Mayor Wolk supported the motion and argued, “There is no free lunch, homeowners are going to pay for the infrastructure one way or another.” They either pay upfront through the housing prices or on the back end through the CFD.
“The CFD assists the community,” he said, allowing New Homes to build the infrastructure. While Davis has had its own issues with CFDs, this is part of the Prop 13 aftermath and the “fiscalization of land use in California, in light of Prop 13.”
“You need development to essentially pay for itself and that means that the homeowners are going to have to pay,” he said. “That’s the reality.”

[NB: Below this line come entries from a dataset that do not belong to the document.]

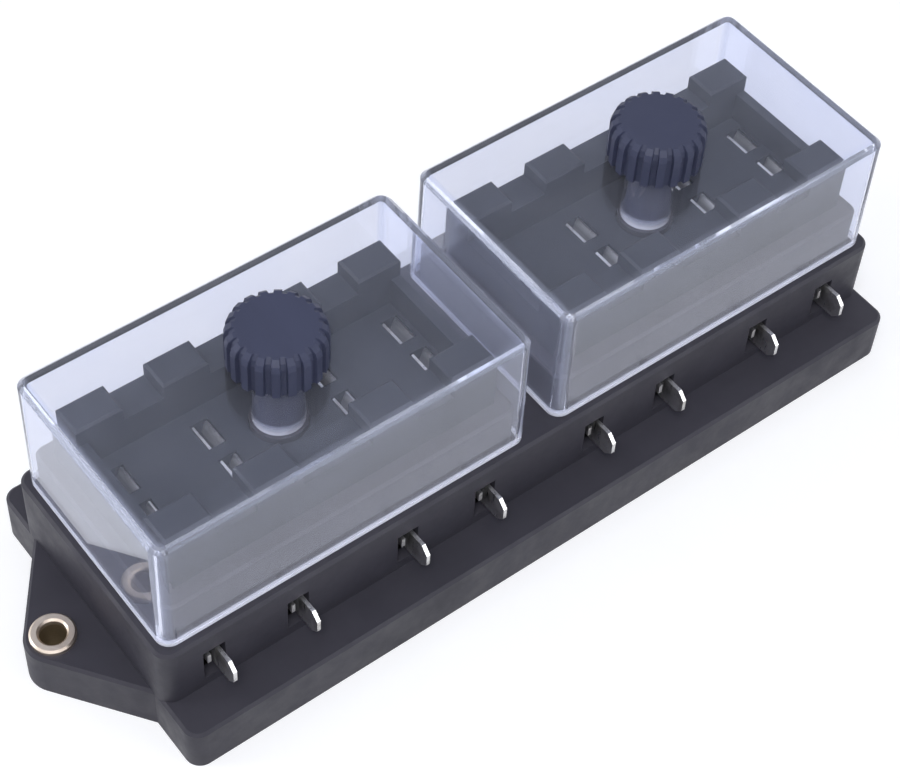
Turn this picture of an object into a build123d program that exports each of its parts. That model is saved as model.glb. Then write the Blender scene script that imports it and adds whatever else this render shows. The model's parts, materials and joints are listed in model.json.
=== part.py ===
"""Eight-way blade fuse box: one black base, two fuse carriers, two clear covers with fluted knobs.

Millimetres. +Z is up, X runs along the row of fuses, and the origin is the middle of the underside.
"""
import os

from build123d import *

# Ways: the middles of the four fuses under each cover
way_pitch = 18.6
post_gap = 25.4
blade_spacing = 9.5

# Fuse carrier
block_width = 10.0
carrier_width = 36.2
trough_width = 22.4
trough_end_wall = 2.2
trough_floor_z = 37.4
carrier_low_z = 44.9
carrier_end_z = 44.1
carrier_high_z = 48.4
carrier_fit = 0.1
carrier_edge = 0.5
well_length = 6.5
well_width = 4.0
core_width = 3.0
core_top_gap = 2.4

# Base moulding
corner_radius = 3.2
edge_chamfer = 0.6
base_wall = 2.4
plinth_height = 10.8
wall_height = 15.4
ledge_depth = 8.8
shelf_border = 1.6
deck_thickness = 2.4
deck_z = 24.0
rib_thickness = 1.8
spigot_end_wall = 3.0
spigot_side_wall = 3.6
spigot_height = 10.1
spigot_radius = 2.4

# Ears and eyelets
ear_reach = 8.6
ear_tip_radius = 5.7
ear_root_width = 43.0
ear_wall = 2.2
ear_boss_radius = 5.4
eyelet_bore = 5.3
eyelet_gauge = 0.65
eyelet_flange = 9.0
eyelet_flange_thickness = 1.2
eyelet_edge = 0.4
eyelet_foot = 8.2
eyelet_foot_recess = 0.8
press_fit = 0.02

# Terminals and the windows they come out of
window_width = 4.8
window_height = 8.2
window_shift = 1.0
tab_width = 6.3
tab_thickness = 0.8
tab_chamfer = 1.7
tab_reach = 5.2
tab_z = 17.3
arm_start = 2.6
neck_width = 4.4
slot_clearance = 0.1
tongue_offset = 2.3
tongue_width = 2.3
tongue_reach = 0.3
tongue_length = 6.5
clip_gauge = 0.5
clip_width = 6.0
clip_half_span = 1.5
clip_pinch = 0.5
clip_lip_drop = 2.6
clip_shoulder = 4.6

# Clear covers
cover_height = 29.2
cover_wall = 1.7
cover_top = 2.0
cover_clearance = 0.5
cover_gap = 6.9
cover_draft = 0.6
cover_edge = 1.1
cover_seat_gap = 0.3
cover_inner_radius = 1.2
tube_radius = 5.2
tube_wall = 1.0
tube_post_gap = 0.35
seat_ring_radius = 6.6
seat_ring_height = 0.5

# Knobs, studs, posts and inserts
knob_radius = 9.6
knob_height = 8.9
knob_gap = 0.3
knob_shoulder = 1.3
knob_shoulder_radius = 9.2
knob_crown = 0.9
knob_crown_radius = 8.1
flute_count = 20
flute_share = 0.36
flute_depth = 0.75
shank_clearance = 0.3
stud_radius = 2.5
stud_chamfer = 0.6
stud_grip = 14.0
post_radius = 5.7
post_rise = 1.2
post_clearance = 0.15
insert_radius = 3.2
insert_length = 12.0
insert_sink = 0.2
thread_clearance = 0.06
stud_engagement = 11.0

# Back plate and its screws
plate_thickness = 2.0
plate_clearance = 0.15
plate_rebate_lip = 0.9
screw_radius = 1.45
screw_head_radius = 2.7
screw_length = 7.0
pilot_radius = 1.15
boss_radius = 3.4
boss_inset = 5.0

# Worked out from the sizes above
way_offsets = [
    -post_gap / 2 - way_pitch,
    -post_gap / 2,
    post_gap / 2,
    post_gap / 2 + way_pitch,
]
carrier_length = post_gap + 2 * way_pitch + block_width
spigot_length = carrier_length + 2 * (carrier_fit + spigot_end_wall)
spigot_width = carrier_width + 2 * (carrier_fit + spigot_side_wall)
cover_length = spigot_length + 2 * (cover_clearance + cover_wall)
cover_width = spigot_width + 2 * (cover_clearance + cover_wall)
cover_pitch = cover_length + cover_gap
cover_centres = [-cover_pitch / 2, cover_pitch / 2]
way_places = [centre + offset for centre in cover_centres for offset in way_offsets]

body_length = cover_pitch + cover_length + 2 * shelf_border
body_width = cover_width + 2 * shelf_border
body_height = plinth_height + wall_height
plinth_width = body_width + 2 * ledge_depth
ledge_underside = plinth_height - base_wall
deck_underside = deck_z - deck_thickness
spigot_top = body_height + spigot_height
ear_place = body_length / 2 + ear_reach

cover_bottom = body_height + cover_seat_gap
cover_top_z = cover_bottom + cover_height
post_top = trough_floor_z + post_rise
tube_bottom = post_top + tube_post_gap
tube_bore = tube_radius - tube_wall
shank_radius = tube_bore - shank_clearance
shank_bottom = tube_bottom + tube_post_gap
knob_bottom = cover_top_z + seat_ring_height + knob_gap
insert_top = post_top - insert_sink
stud_bottom = insert_top - stud_engagement
eyelet_tube_radius = eyelet_bore / 2 + eyelet_gauge

boss_x = body_length / 2 - base_wall - boss_inset
boss_y = plinth_width / 2 - base_wall - boss_inset
boss_places = [(x, y) for x in (-boss_x, boss_x) for y in (-boss_y, boss_y)]
pair_middle = (post_gap + way_pitch) / 2
rib_places = [0.0] + [centre + step for centre in cover_centres for step in (-pair_middle, 0, pair_middle)]

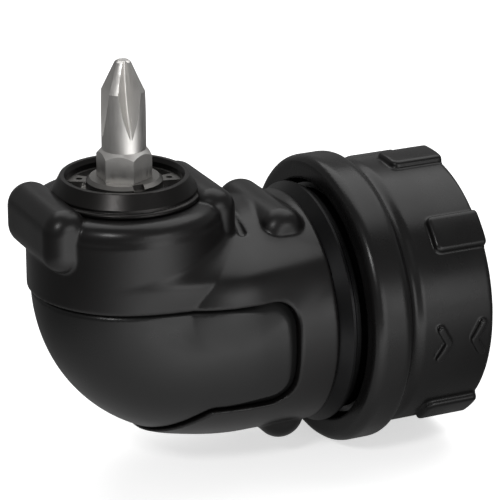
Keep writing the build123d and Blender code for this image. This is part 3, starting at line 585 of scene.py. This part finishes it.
def window(x, z):
    """Distance to the window in the side view, negative inside it."""
    return outline_distance(x, z, window_points)


def cover_field(x, y, z):
    """The cover's shell."""
    x = x - head_x
    form = cover_form(x, y, z)
    shell = np.maximum(form, -(housing_form(x, y, z) + cover_wall))
    nose = np.maximum(np.hypot(x, y) - nose_opening_radius, nose_opening_foot - z)
    shell = common(shell, -nose, nose_edge)
    shell = common(shell, x - neck_end_x, rear_edge)
    return common(shell, -window(x, z), window_edge)


cover = moulded_piece("rubber_cover_skin", cover_field, *cover_net, shell_step, cover_rubber)
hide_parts("rubber_cover")
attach(cover, "housing")

# %% [markdown]
# ## The elbow guard
# The guard is a hard moulded panel that takes the knocks on the outside of the bend. It lies in
# the window, a little below the cover, and its face falls away towards the window's edge. At the
# end next to the collar it does so over a wider strip.

# %% Guard
guard_sink = 0.45             # below the cover, in its middle
guard_fall = 0.55             # further down at its edge
guard_gap = 0.1
guard_slope = 0.7             # width of the strip that falls away
guard_slope_gain = 0.9
guard_gain_span = (8.0, 15.0) # along X, where the strip gets wider
guard_net = ((-62.0, -17.2, -17.2), (-26.5, 17.2, 8.5))


def guard_field(x, y, z):
    """The guard's panel."""
    x = x - head_x
    edge = -window(x, z)
    slope_width = guard_slope + guard_slope_gain * ramp(x, *guard_gain_span)
    sink = guard_sink + guard_fall * (1 - ramp(edge, 0.0, slope_width))
    form = housing_form(x, y, z)
    panel = np.maximum(form + sink, -(form + cover_wall))
    return np.maximum(panel, guard_gap - edge)


guard = moulded_piece("elbow_guard_panel", guard_field, *guard_net, shell_step, guard_nylon)
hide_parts("elbow_guard")
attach(guard, "housing")

# %% [markdown]
# ## The release collar
# The collar is one moulding: a wide flange in front, a waist, and a grip with six pads that the
# fingers turn it by. Two chevrons stand out of the grip. Its outline is spun round the drive
# axis, and pads and chevrons are joined on with small fillets. Inside it has three pockets: a
# twist brings them over the lock balls, which then move out and let go of the drill.

# %% Collar
collar_front = -18.3
collar_rear = -0.1
flange_radius = 19.7
grip_radius = 18.2
waist_radius = 17.6
front_lip_radius = 16.5
front_bore_radius = 17.1
rear_bore_radius = 15.9
bore_radius = 14.64
collar_profile = (            # along X, radius, corner radius
    (collar_front, front_lip_radius, 0.3), (collar_front, flange_radius, 1.3),
    (-13.3, flange_radius, 1.3), (-12.1, waist_radius, 0.9), (-10.6, grip_radius, 1.2),
    (collar_rear, grip_radius, 0.6), (collar_rear, rear_bore_radius, 0.0),
    (-3.25, rear_bore_radius, 0.0), (-3.25, bore_radius, 0.0), (-13.4, bore_radius, 0.0),
    (-13.4, front_bore_radius, 0.3), (-17.0, front_bore_radius, 0.0), (-17.0, front_lip_radius, 0.0),
)
collar_step = 0.25     # cell size of the net for the collar
collar_net = ((-19.0, -20.4, -20.4), (0.6, 20.4, 20.4))
root_depth = 0.6              # how deep pads and chevrons start below the grip's surface
pad_angles = (2.0, 49.0, 138.0, 182.0, 229.0, 318.0)
pad_length = 7.6
pad_overrun = 0.4             # past the rear, where the pad is cut off again
pad_half_width = 2.53
pad_height = 0.85
pad_corner = 1.0
pad_edge = 0.5
pad_rear_edge = 0.4
pad_fillet = 0.25
mark_angle = 95.5
mark_height = 0.6
mark_points = ((-6.6, 1.0), (-3.6, -1.0))      # tip along X, and the way that it points
mark_arm = 2.7
mark_half_angle = 52.0
mark_half_stroke = 0.50
mark_tip_reach = 0.4
mark_edge = 0.1
mark_fillet = 0.06
ball_angles = (60.0, 180.0, 300.0)
ball_x = -7.2
pocket_turn = 30.0            # the collar turns this far to free the balls
pocket_shift = 6.0
pocket_radius = 10.0
pocket_half_width = 1.8
FAR_AWAY = 10.0               # a distance that adds nothing to a blend
collar_outline = rounded_outline(collar_profile, 4)


def about_axis(y, z, angle):
    """Sideways and outward distance in a frame turned about X, from +Z."""
    turn = math.radians(angle)
    return y * math.cos(turn) + z * math.sin(turn), z * math.cos(turn) - y * math.sin(turn)


def collar_field(x, y, z):
    """The collar with its pads, chevrons and the pockets for the lock balls."""
    radius = np.hypot(y, z)
    form = outline_distance(x, radius, collar_outline)
    for angle in pad_angles:
        side, out = about_axis(y, z, angle)
        middle = collar_rear - pad_length / 2 + pad_overrun
        halves = (pad_length / 2 + pad_overrun, pad_half_width)
        sides = round_box((x - middle, side), halves, pad_corner)
        top = radius - grip_radius - pad_height
        pad = common(common(sides, top, pad_edge), x - collar_rear, pad_rear_edge)
        pad = np.maximum(pad, grip_radius - root_depth - radius)
        pad = np.where(out > 0, pad, FAR_AWAY)
        form = blend(form, pad, pad_fillet)
    for angle in ball_angles:
        side, out = about_axis(y, z, angle - pocket_turn)
        pocket = np.hypot(side, out - pocket_shift) - pocket_radius
        form = np.maximum(form, -np.maximum(pocket, np.abs(x - ball_x) - pocket_half_width))
    side, out = about_axis(y, z, mark_angle)
    for tip, way in mark_points:
        arm = math.radians(mark_half_angle)
        back = (tip - way * mark_arm * math.cos(arm), mark_arm * math.sin(arm))
        stroke = round_cone(x, np.abs(side), 0.0, (tip - mark_tip_reach * way, 0.0, 0.0),
                            (*back, 0.0), mark_half_stroke, mark_half_stroke)
        mark = common(stroke, radius - grip_radius - mark_height, mark_edge)
        mark = np.maximum(mark, grip_radius - root_depth - radius)
        mark = np.where(out > 0, mark, FAR_AWAY)
        form = blend(form, mark, mark_fillet)
    return form


collar = moulded_piece("release_collar_grip", collar_field, *collar_net, collar_step, collar_nylon)
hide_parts("release_collar")
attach(collar, "release_collar")

# %% [markdown]
# ## The table
# The object stands on a pale table, as in a small product studio. The camera sees the table
# as white, with the object's shadow on it. What the black skin mirrors, and what lights it from below,
# is a grey table with painted glow: soft glowing spots in front of the object, which are no lamp and
# which the camera never sees. Their painted reflections draw the round form of the elbow.

# %% Table
floor_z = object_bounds()[0].z
floor_half = 3.0              # metres
speckle_mm = 12.0             # size of the faint speckle in the table's white
# Painted glow spots in the table: place along X and Y and reach in metres, and strength.
painted_glow_patches = (
    (-0.035, -0.11, 0.10, 2.2),
    (-0.06, -0.045, 0.08, 0.9),
    (0.02, -0.20, 0.14, 2.6),
)
floor_mesh = bpy.data.meshes.new("floor")
floor_mesh.from_pydata([(-floor_half, -floor_half, floor_z), (floor_half, -floor_half, floor_z),
                        (floor_half, floor_half, floor_z), (-floor_half, floor_half, floor_z)],
                       [], [(0, 1, 2, 3)])
floor = bpy.data.objects.new("floor", floor_mesh)
bpy.context.scene.collection.objects.link(floor)
floor_paint, tree, out = new_material("white_table_with_painted_glow")


def painted_glow_spot(x, y, reach, strength):
    """Soft round spot of painted glow in the table, brightest in its middle."""
    place = add_node(tree, "ShaderNodeNewGeometry").outputs["Position"]
    away = add_node(tree, "ShaderNodeVectorMath", {"operation": "DISTANCE"}, i0=place,
                    i1=(x, y, floor_z))
    fade = add_node(tree, "ShaderNodeMapRange", {"interpolation_type": "SMOOTHSTEP"},
                    Value=away.outputs["Value"], From_Min=0.0, From_Max=reach,
                    To_Min=strength, To_Max=0.0)
    return fade.outputs["Result"]


path = add_node(tree, "ShaderNodeLightPath")
table_place = add_node(tree, "ShaderNodeTexCoord").outputs["Object"]
speckle = add_node(tree, "ShaderNodeTexNoise", Vector=table_place, Scale=per_metre(speckle_mm))
white = add_node(tree, "ShaderNodeMix", {"data_type": "RGBA"}, i0=speckle.outputs["Fac"],
                 i6=linear("#f4f4f4"), i7=linear("#fafafa"))
matt = add_node(tree, "ShaderNodeBsdfDiffuse", Color=white.outputs["Result"])
glow = add_node(tree, "ShaderNodeEmission", Color=(1, 1, 1, 1), Strength=0.6)
bright = add_node(tree, "ShaderNodeAddShader", i0=matt.outputs["BSDF"], i1=glow.outputs["Emission"])
painted_glow_sum = painted_glow_spot(*painted_glow_patches[0])
for patch in painted_glow_patches[1:]:
    both = add_node(tree, "ShaderNodeMath", {"operation": "ADD"}, i0=painted_glow_sum, i1=painted_glow_spot(*patch))
    painted_glow_sum = both.outputs["Value"]
# Only rays that bounce off the object see the grey table and its painted glow; the camera sees it white.
painted_patch_glow = add_node(tree, "ShaderNodeEmission", Strength=painted_glow_sum)
grey = add_node(tree, "ShaderNodeBsdfDiffuse", Color=linear("#7a7a7a"))
reflected_table_painted_glow = add_node(tree, "ShaderNodeAddShader", i0=grey.outputs["BSDF"], i1=painted_patch_glow.outputs["Emission"])
seen = add_node(tree, "ShaderNodeMixShader", i0=path.outputs["Is Camera Ray"],
                i1=reflected_table_painted_glow.outputs["Shader"], i2=bright.outputs["Shader"])
tree.links.new(seen.outputs["Shader"], out.inputs["Surface"])
floor_mesh.materials.append(floor_paint)
print("table at z =", round(floor_z / MM, 2), "mm")

# %% [markdown]
# ## The room and the lamps
# Black rubber shows its form by what it mirrors, so each lamp is placed by the direction in which
# the object sees it: a wide one low in front, a very large soft one above, and a small bright one
# to the left of the camera, which puts the bright points on the round boss ends.

# %% Lamps
world = bpy.data.worlds.new("studio")
bpy.context.scene.world = world
world.use_nodes = True
tree = world.node_tree
tree.nodes.clear()
out = tree.nodes.new("ShaderNodeOutputWorld")
path = add_node(tree, "ShaderNodeLightPath")
room = add_node(tree, "ShaderNodeBackground", Color=(1, 1, 1, 1), Strength=0.27)
backdrop = add_node(tree, "ShaderNodeBackground", Color=(1, 1, 1, 1), Strength=1.0)
seen = add_node(tree, "ShaderNodeMixShader", i0=path.outputs["Is Camera Ray"],
                i1=room.outputs["Background"], i2=backdrop.outputs["Background"])
tree.links.new(seen.outputs["Shader"], out.inputs["Surface"])

lamp_aim = Vector((-0.028, 0.0, 0.0))
# Azimuth and height angle in degrees, distance, width and height in metres, and brightness.
lamps = (
    ("front_light", -75, 8, 0.50, 0.26, 0.22, 3.2),
    ("top_light", 50, 66, 0.55, 0.75, 0.50, 1.9),
    ("spark_light", -135, 37, 0.50, 0.08, 0.08, 30.0),
)


def softbox(name, azimuth, height_angle, distance, width, height, brightness):
    """A rectangular lamp, placed by direction and distance from the object's middle."""
    around, up = math.radians(azimuth), math.radians(height_angle)
    data = bpy.data.lights.new(name, "AREA")
    data.shape = "RECTANGLE"
    data.size = width
    data.size_y = height
    data.energy = brightness * math.pi * width * height
    lamp = bpy.data.objects.new(name, data)
    bpy.context.scene.collection.objects.link(lamp)
    ray = Vector((math.cos(around) * math.cos(up), math.sin(around) * math.cos(up), math.sin(up)))
    lamp.location = lamp_aim + distance * ray
    lamp.rotation_euler = (-ray).to_track_quat("-Z", "Y").to_euler()


for lamp_facts in lamps:
    softbox(*lamp_facts)
print("lamps:", [lamp_facts[0] for lamp_facts in lamps])
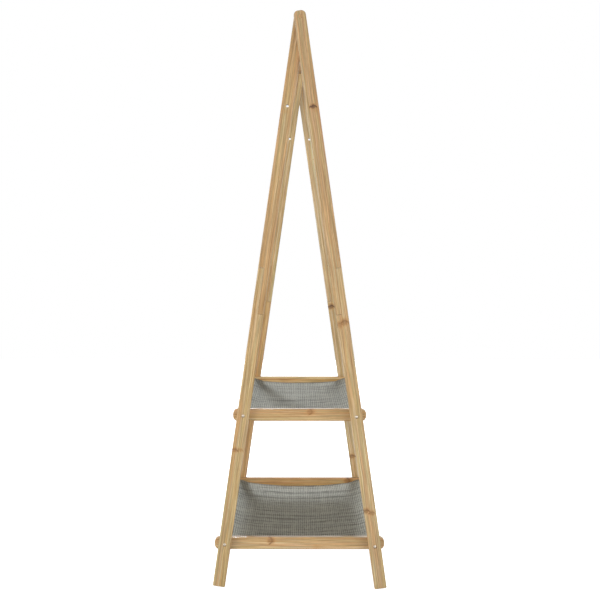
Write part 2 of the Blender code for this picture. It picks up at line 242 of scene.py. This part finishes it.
def ramp(tree, factor, stops):
    made = node(tree, "ValToRGB", {"Fac": factor})
    elements = made.color_ramp.elements
    while len(elements) < len(stops):
        elements.new(0.5)
    for element, (position, colour) in zip(elements, stops):
        element.position = position
        element.color = (*colour, 1.0)
    return made.outputs["Color"]


def new_material(name):
    material = bpy.data.materials.new(name)
    material.use_nodes = True
    tree = material.node_tree
    return material, tree, tree.nodes["Principled BSDF"]


# ---------------------------------------------------------------- bamboo


def knuckle_and_painted_shadow_mark(tree, place, along, across, half_width, half_height, strength):
    """A knuckle of the bamboo: a dark curved line in a paler patch, at a place along and across the bar;
    the same mark also paints the shadow where the hanging rail meets the far legs.
    """
    offset = vector_maths(tree, "SUBTRACT", place, (across, 0.0, along))
    scaled = vector_maths(tree, "MULTIPLY", offset, (1 / half_width, 0.0, 1 / half_height))
    parts = node(tree, "SeparateXYZ", {"Vector": scaled}).outputs
    bow = maths(tree, "MULTIPLY", maths(tree, "MULTIPLY", parts["X"], parts["X"]), 0.6)
    height = maths(tree, "ABSOLUTE", maths(tree, "ADD", parts["Z"], maths(tree, "SUBTRACT", bow, 0.2)))
    inside = remap(tree, maths(tree, "ABSOLUTE", parts["X"]), 1.35, 0.80)
    line = maths(tree, "MULTIPLY", remap(tree, height, 0.48, 0.12), inside)
    patch = remap(tree, vector_maths(tree, "LENGTH", scaled), 1.40, 0.40, 0.0, 0.88)
    return maths(tree, "MULTIPLY", maths(tree, "MAXIMUM", line, patch), strength)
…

Further, he argued that the city is getting $750,000 in additional funding that will come from the CFD to pay for whatever the council wants.
“Yes, the way it was worded in the development agreement was ambiguous. It wasn’t a requirement,” the mayor stated. “I’ve always felt that it was a part of the project.”
As noted before, a key dispute was the “free lunch” argument and Robb Davis countered that the realities of the housing market mean that people will not be able to bid down their housing price in such a competitive market and, therefore, they will pay for their amenities twice.
Lucas Frerichs argued that if the opposition was unhappy with aspects of the CFD, that rather than voting against it, they should amend it.
Councilmember Brett Lee attempted to amend it to ask the city staff to develop a list of projects that could be funded under the CFD, and use the bonds to apply the funding to real projects outside of the immediate Cannery area. However, neither Rochelle Swanson nor Lucas Frerichs were supportive of the friendly amendment.
The CFD passed by a 3-2 vote, with Robb Davis and Brett Lee in dissent.